Question

What is the oxidation number of lead in $Pb{F}_2$ ?
a) $0$
b) $+2$
c) $+1$
d) $-1$

Answer 1

Hint:
The molecular formula of lead fluoride is $Pb{F}_2$ . If an element is highly electronegative then its oxidation state will be negative.If it is less electronegative than the oxidation state of that element will be positive.
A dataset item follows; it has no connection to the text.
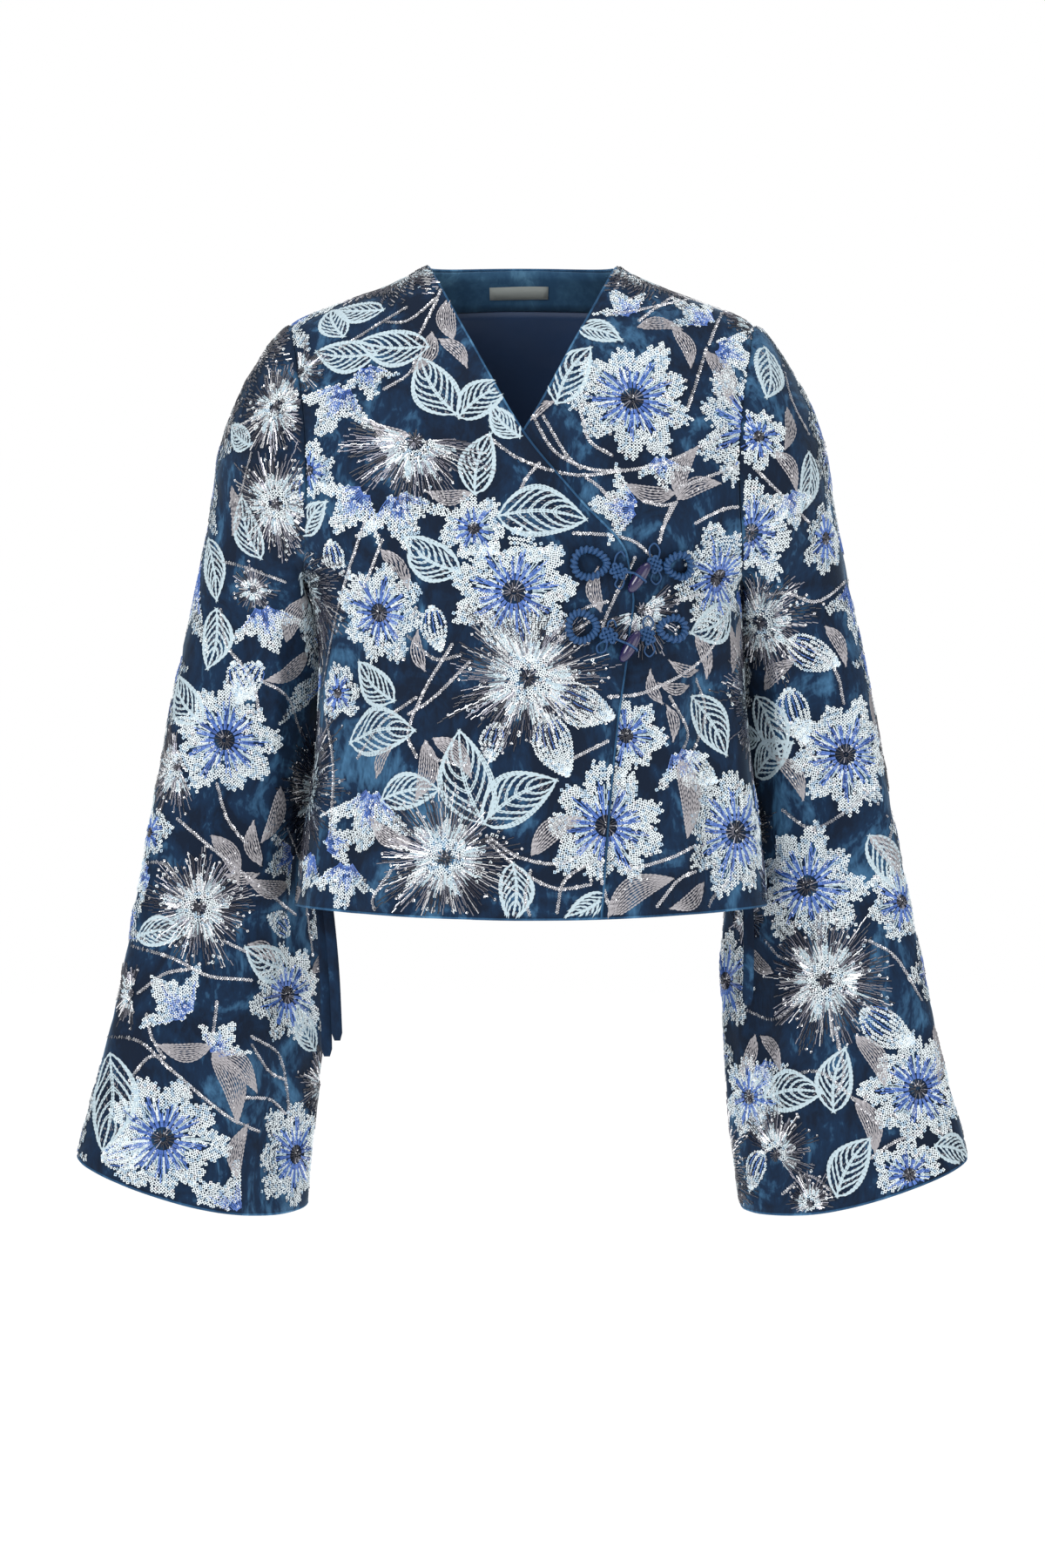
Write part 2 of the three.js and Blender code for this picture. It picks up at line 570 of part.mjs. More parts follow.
// The thin cord that holds the toggle: from its knot, over the toggle's waist and down behind it.
function buttonLoop({ loopKnot, toggle }) {
  const { middle, across, normal } = toggleSeat(toggle);
  const radius = TOGGLE.radius + CORD_LOOP_RADIUS + SEAM_GAP;
  const around = [175, 140, 105, 70, 35, 0, -20].map((degrees) =>
    middle
      .clone()
      .addScaledVector(across, radius * Math.cos(radians(degrees)))
      .addScaledVector(normal, radius * Math.sin(radians(degrees))),
  );
  const start = onFront(loopKnot.x, loopKnot.z);
  start.point.addScaledVector(normal, KNOT.thick / 2 + SEAT_GAP);
  const towards = around[0].clone().sub(start.point).normalize();
  start.point.addScaledVector(towards, KNOT.across / 2 + SEAM_GAP);
  const section = new THREE.Shape().absarc(0, 0, CORD_LOOP_RADIUS, 0, 2 * Math.PI);
  return new THREE.ExtrudeGeometry(section, {
    steps: 16,
    curveSegments: 8,
    bevelEnabled: false,
    extrudePath: new THREE.CatmullRomCurve3([start.point, ...around]),
  });
}

// A tie: a flat strap with a rounded end, sewn in the side seam and hanging below the hem.
function tie({ side, y, points }) {
  const sewnX = halfWidthAt(TIE.sewnZ) - TIE.sewnIn;
  const route = [{ x: sewnX + side * swayAt(TIE.sewnZ), z: TIE.sewnZ }, ...points];
  const middle = new THREE.CatmullRomCurve3(route.map(({ x, z }) => new THREE.Vector3(side * x, y, z)));
  const at = (across, along) => {
    const point = middle.getPoint(along);
    const narrow = along === 1 ? 0.55 : 1;
    point.x += (across - 0.5) * TIE.width * narrow;
    point.y -= TIE.thick / 2;
    return { point, normal: new THREE.Vector3(0, -1, 0) };
  };
  return wall(gridOf(2, GRID.tie.along, at), TIE.thick);
}

const backPoints = backGrid();
const facingRow = GRID.back.up - FACING_ROWS;
add("back", wall(backPoints, CLOTH), "velvet");
const fronts = [
  add("front_right", frontPanel(-1, OVER_EDGE, overlapLift), "velvet"),
  add("front_left", frontPanel(1, UNDER_EDGE, () => 0), "velvet"),
];
add("sleeve_right", sleeve(-1), "velvet");
add("sleeve_left", sleeve(1), "velvet");
add("neck_facing", insideBack(backPoints, FACING_SIDE, facingRow, GRID.back.up, FACING), "velvet");
const liningTop = facingRow - LINING_TOP;
add("back_lining", insideBack(backPoints, LINING_SIDE, LINING_HEM, liningTop, LINING), "lining");
add("neck_label", neckLabel(), "label");
for (const frog of FROGS) {
  add(`frog_${frog.name}_loop_ring`, cordRing(frog.loopRing, 1), "cord");
  add(`frog_${frog.name}_toggle_ring`, cordRing(frog.toggleRing, -1), "cord");
  add(`frog_${frog.name}_button_loop`, buttonLoop(frog), "cord");
  knot(`frog_${frog.name}_loop_knot`, frog.loopKnot);
  knot(`frog_${frog.name}_toggle_knot`, frog.toggleKnot);
  toggleButton(`frog_${frog.name}_toggle`, frog.toggle);
}
for (const strap of TIES) add(strap.name, tie(strap), "velvet");

for (const mesh of jacket.children) {
  for (const name of ["uv", "normal"]) mesh.geometry.deleteAttribute(name);
  mesh.geometry = mergeVertices(mesh.geometry, 1e-4);
  mesh.geometry.computeVertexNormals();
}

export default jacket;
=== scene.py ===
"""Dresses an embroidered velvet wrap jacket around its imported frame, for Blender 4.5.

Sizes are in millimetres until a mesh is made. +X is the wearer's left, the front faces -Y, and +Z is up.
The origin is the middle of the neck opening, level with the inner ends of the shoulder seams.
"""

from __future__ import annotations

import logging
import math
from dataclasses import dataclass, field
from enum import Enum
from typing import Callable, Sequence

import bmesh
import bpy
import numpy as np
from mathutils import Matrix, Vector

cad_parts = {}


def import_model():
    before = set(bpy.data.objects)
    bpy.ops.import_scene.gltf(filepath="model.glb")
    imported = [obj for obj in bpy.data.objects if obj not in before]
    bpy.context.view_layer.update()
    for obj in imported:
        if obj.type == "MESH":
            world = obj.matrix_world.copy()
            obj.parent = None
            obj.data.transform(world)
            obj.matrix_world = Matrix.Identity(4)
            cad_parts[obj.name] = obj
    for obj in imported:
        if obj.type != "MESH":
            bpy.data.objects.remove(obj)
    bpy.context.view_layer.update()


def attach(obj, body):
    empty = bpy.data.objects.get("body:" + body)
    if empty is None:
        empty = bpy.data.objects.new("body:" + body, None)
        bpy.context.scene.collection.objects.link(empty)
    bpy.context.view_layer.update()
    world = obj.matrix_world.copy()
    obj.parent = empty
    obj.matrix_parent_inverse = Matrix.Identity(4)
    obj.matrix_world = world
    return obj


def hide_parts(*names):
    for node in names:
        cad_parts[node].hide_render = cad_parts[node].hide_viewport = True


LOG = logging.getLogger("velvet_jacket")
MM = 0.001
BODY = "root"
Array = np.ndarray
Rng = np.random.Generator
Object, Mesh, Material = bpy.types.Object, bpy.types.Mesh, bpy.types.Material
Pair = tuple[float, float]
Quad = tuple[float, float, float, float]
Colour = tuple[float, float, float]

# The photograph's frame: millimetres to a pixel, the pixel of the origin and the camera's place.
PIXEL = 0.70
ORIGIN_PIXEL = (601.0, 307.0)
CAMERA_DISTANCE = 5000.0
CAMERA_HEIGHT = -415.0
FRAME_HEIGHT = 1260.0

# The cloth's walls and the body's landmarks, in millimetres.
CLOTH = 2.0
SEAM_GAP = 0.3
HEM_Z = -521.0
UNDERARM_Z = -255.0
SHOULDER_TIP_Z = -47.0
NECK_HALF_WIDTH = 76.0
ROUNDNESS = 2.3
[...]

Complete step by step answer:
The structure of lead fluoride $Pb{F}_2$ is given below as follows:

Oxidation number is defined as the charge that appears to have on an atom when it forms ionic bonds with other heteroatoms.
To calculate oxidation number of an element in a molecule we will use the following method:
-Check the total charge of the molecule whether it is positive, negative or zero.
-Assume the element to be $x$ whose oxidation state we want to know.
-Oxidation number of the other element present in the molecule.
-Add $x$ and the oxidation number of the other element.
-From all these steps we will get to know the oxidation state of that particular element.
Formula to find oxidation number
$=x+$ oxidation number of the other element.
Where, $x=$ oxidation state of the element we want to know
So, in lead fluoride $Pb{F}_2$ :
-The total charge of the molecule is zero.
-We assume the oxidation number of lead to be $x$ .
-The oxidation number of fluorine is $-1$ because of its high electronegativity. Since there are two fluorines present then the oxidation number of fluorine will be $-2$ .
-We will add the charge of fluorine and oxidation number of lead.
Oxidation number $=x+$ oxidation number of the other element.
Substituting the values we get,
$=x+\left(-2\right)$
$=x-2$
Therefore, $x=2$
The oxidation number of lead in lead fluoride is $+2$ .
So, the correct answer is option b) $+2$ .

Note:Due to high electronegativity, fluorine atoms carry negative charge. If oxidation takes place then there will be an increase in oxidation state and if reduction takes place then there will be an increase in oxidation state of that element.